An Equal-Size Hard EM Algorithm for Multi-Decoder Dialogue Generation
Date
Author
Institution
Degree Level
Degree
Department
Supervisor / Co-Supervisor and Their Department(s)
Citation for Previous Publication
Link to Related Item
Abstract
Building intelligent open-domain dialogue systems is a long-standing goal of artificial intelligence. These systems, also known as chatbots, aim to hold conversations with humans in an open-ended fashion. However, it is well known that standard encoder-decoder dialogue systems tend to generate generic responses. A previous study hypothesizes that this phenomenon is due to the one-to-many mapping in the open-domain dialogue task, where the target distribution is multi-modal. As a result, standard cross-entropy training fails as it learns an overly smoothed function that causes the mode averaging problem.
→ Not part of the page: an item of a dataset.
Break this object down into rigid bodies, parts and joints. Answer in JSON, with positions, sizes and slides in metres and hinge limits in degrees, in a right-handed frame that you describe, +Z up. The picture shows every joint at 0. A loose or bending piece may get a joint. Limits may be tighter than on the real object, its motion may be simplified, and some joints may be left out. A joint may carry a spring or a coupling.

In this work, we address the mode averaging issue with a multi-decoder model, where each decoder can cover a subset of the modes. We treat the choice of the decoder as a latent variable and apply EM-like algorithms. However, we observe that traditional Hard-EM and Soft-EM may not perform well due to the collapse issue: the decoders fail to specialize and the multi-decoder model degenerates to a single-decoder model. To this end, we propose EqHard-EM, which is an EM variant that assigns an equal number of samples to every decoder to alleviate the collapse issue. Results show that our EqHard-EM algorithm achieves significant improvements over single-decoder models in terms of both response quality and diversity. In addition, extensive analyses show that our EqHard-EM algorithm indeed alleviates the collapse issue: different decoders are specialized and generate diverse responses.